Imposter Who?

Trent Rhodes Career Readiness, Learning & Mindset Leave a Comment

Who owns your mind: you or someone who says you’re supposed to be living with a psychic cloud of low professional self-esteem, uncertainty and egg shell walking because you’re in a new industry?

The idea of a “syndrome” is different from feeling unsure in a specific situation. 

When we lack knowledge about something a common response is to feel uncertain; no clarity, we walk in the dark, we guess. Walk down unfamiliar steps with the lights off and we may be more cautious. Until we learn the stair patterns. That’s not a syndrome; it’s the beginning process of growing from ignorance to knowledge. 

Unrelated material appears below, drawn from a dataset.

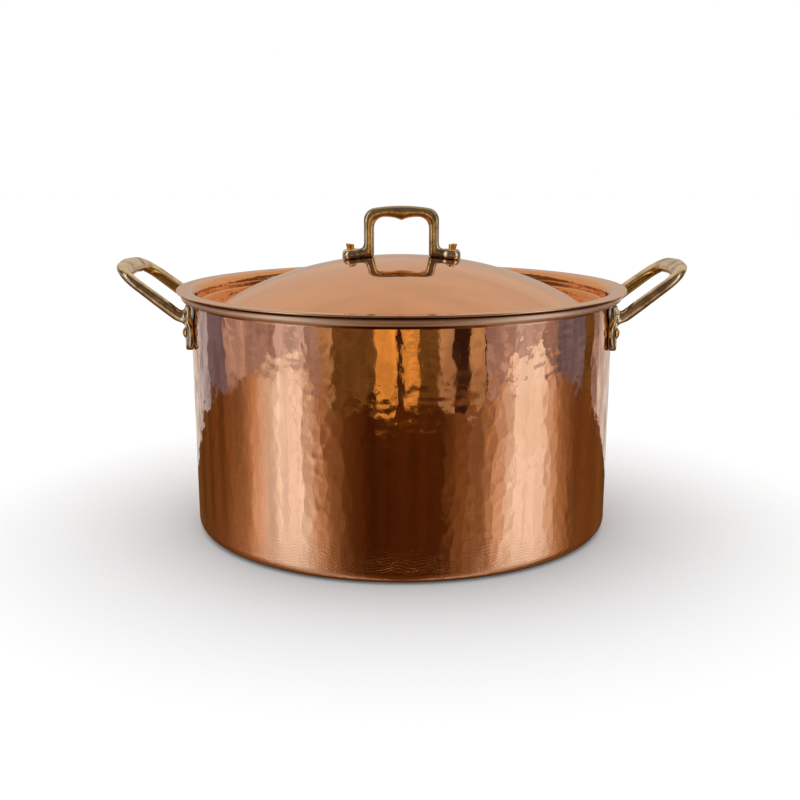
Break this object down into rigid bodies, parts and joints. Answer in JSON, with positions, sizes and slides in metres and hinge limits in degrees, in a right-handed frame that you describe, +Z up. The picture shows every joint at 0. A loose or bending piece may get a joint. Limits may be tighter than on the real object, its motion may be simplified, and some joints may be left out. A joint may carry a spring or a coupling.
{
  "type": "lidded copper cooking pot",
  "caption": "Straight-sided hammered copper pot with a drop-in domed lid, angled brass loop handles riveted to the wall and a square brass handle on the lid.",
  "frame": {"origin": "middle of the pot's base, on the surface that it stands on", "axes": "+Z up along the pot's axis, +X from the middle towards the right side handle, +Y towards the back as in the picture"},
  "size_m": [0.3742, 0.2982, 0.2129],
  "materials": {
    "hammered_copper": "polished",
    "lid_copper": "satin",
    "cast_brass": "satin",
    "rivet_copper": "satin",
    "steel_wire": "satin"
  },
  "bodies": {
    "pot": {"pot_shell": "hammered_copper", "rim_wire": "steel_wire", "left_side_handle": "cast_brass", "right_side_handle": "cast_brass", "left_handle_rivets": "rivet_copper", "right_handle_rivets": "rivet_copper"},
    "lid": {"lid": "lid_copper", "lid_handle": "cast_brass", "lid_handle_rivets": "rivet_copper"}
  },
  "joints": [
    {"name": "lid_lift", "type": "slide", "parent": "pot", "child": "lid", "axis": [0, 0, 1], "range_m": [0, 0.2]}
  ]
}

Unlike every other being on the planet, the human is the main that has to continuously learn to become successful after birth. Most have instincts kick in quickly and they just know what to do. The skill for continuous learning is one of the most important, beyond academics or accolades.

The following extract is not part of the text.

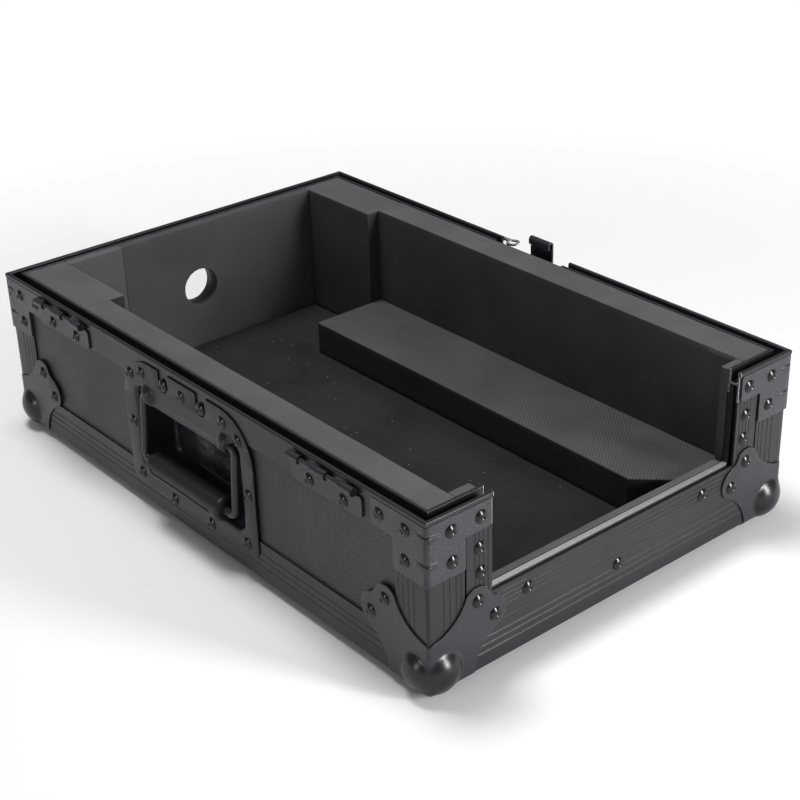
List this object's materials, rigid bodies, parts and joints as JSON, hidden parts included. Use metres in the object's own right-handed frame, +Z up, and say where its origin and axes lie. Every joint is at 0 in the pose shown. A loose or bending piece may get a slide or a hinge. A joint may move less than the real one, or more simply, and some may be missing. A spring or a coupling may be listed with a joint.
{
  "type": "flight case base",
  "caption": "Open flight case base for a table-top mixer: foam-lined plywood tray with edge extrusions, ball corners, a swing handle and a twist latch.",
  "frame": {"origin": "on the ground under the middle of the case", "axes": "+X to the right wall with the latch, +Y to the rear wall with the cable port, +Z up; the open front faces -Y and the handle is on -X"},
  "size_m": [0.3482, 0.512, 0.14],
  "materials": {
    "laminate": "black laminated plywood with a fine tread pattern",
    "anodised": "black anodised, satin",
    "black_steel": "black powder coat with a slight sparkle",
    "rivet_black": "gloss black",
    "bare_aluminium": "bare, brushed",
    "bare_steel": "bright plated",
    "foam": "dark grey closed-cell foam, matt",
    "foam_floor": "near-black foam with specks",
    "grip": "moulded black grip"
  },
  "bodies": {
    "case": {"base_panel": "laminate", "left_panel": "laminate", "right_panel": "laminate", "rear_panel": "laminate", "front_panel": "laminate", "rim_left": "anodised", "rim_right": "anodised", "rim_rear": "anodised", "rim_front_left": "anodised", "rim_front_right": "anodised", "post_left": "anodised", "post_right": "anodised", "sill_channel": "anodised", "sill_bar": "bare_aluminium", "corner_angle_front_left": "anodised", "corner_bracket_front_left": "black_steel", "ball_corner_front_left": "black_steel", "corner_angle_front_right": "anodised", "corner_bracket_front_right": "black_steel", "ball_corner_front_right": "black_steel", "corner_angle_rear_right": "anodised", "corner_bracket_rear_right": "black_steel", "ball_corner_rear_right": "black_steel", "corner_angle_rear_left": "anodised", "corner_bracket_rear_left": "black_steel", "ball_corner_rear_left": "black_steel", "bottom_angle_front": "anodised", "rivets_front": "rivet_black", "bottom_angle_right": "anodised", "rivets_right": "rivet_black", "bottom_angle_rear": "anodised", "rivets_rear": "rivet_black", "bottom_angle_left": "anodised", "rivets_left": "rivet_black", "rivets_bottom": "rivet_black", "foam_left": "foam", "foam_left_rear": "foam", "foam_right": "foam", "foam_right_rear": "foam", "foam_rear_left": "foam", "foam_rear_main": "foam", "foam_front_left": "foam", "foam_front_right": "foam", "foam_front_sill": "foam", "foam_ledge": "foam", "foam_floor": "foam_floor", "hinge_front": "black_steel", "hinge_rear": "black_steel", "hinge_pins": "black_steel", "handle_dish": "black_steel", "latch_dish": "black_steel", "latch_housing": "black_steel", "padlock_tab": "bare_steel"},
    "handle": {"handle_bail": "black_steel", "handle_grip": "grip"},
    "latch_cam": {"latch_spindle": "black_steel", "latch_wing_pins": "black_steel"},
    "hook": {"latch_hook": "black_steel"},
    "wing_front": {"latch_wing_front": "black_steel"},
    "wing_rear": {"latch_wing_rear": "black_steel"}
  },
  "joints": [
    {"name": "handle_swing", "type": "hinge", "parent": "case", "child": "handle", "pos_m": [-0.1635, 0.003, 0.098], "axis": [0, 1, 0], "range_deg": [0, 86]},
    {"name": "latch_turn", "type": "hinge", "parent": "case", "child": "latch_cam", "pos_m": [0.17, -0.003, 0.092], "axis": [1, 0, 0], "range_deg": [0, 180]},
    {"name": "latch_lift", "type": "slide", "parent": "case", "child": "hook", "axis": [0, 0, 1], "range_m": [-0.008, 0]},
    {"name": "wing_front_fold", "type": "hinge", "parent": "latch_cam", "child": "wing_front", "pos_m": [0.17, -0.0116, 0.092], "axis": [0, 0, 1], "range_deg": [0, 90]},
    {"name": "wing_rear_fold", "type": "hinge", "parent": "latch_cam", "child": "wing_rear", "pos_m": [0.17, 0.0056, 0.092], "axis": [0, 0, -1], "range_deg": [0, 90]}
  ],
  "couplings": [
    {"joint": "latch_turn", "follows": "latch_lift", "rad_per_m": -392.5}
  ]
}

Are you really an imposter?

Turn the light on and we can see where to step. Increased certainty. We experience, acquire insight and become sharper from it. The next time a similar situation shows up (we walk down similar stairs), if we learned from it we’ll be more successful. The imposter-ing can fade away. 

A syndrome implies a consistent state, a continuous way of being, some inescapable stain that cannot be overcome. The career imposter syndrome implies it’s natural to be an insecure professional. Forever. I don’t buy it. Nor should you.

If you can learn, an endless imposter syndrome need not apply.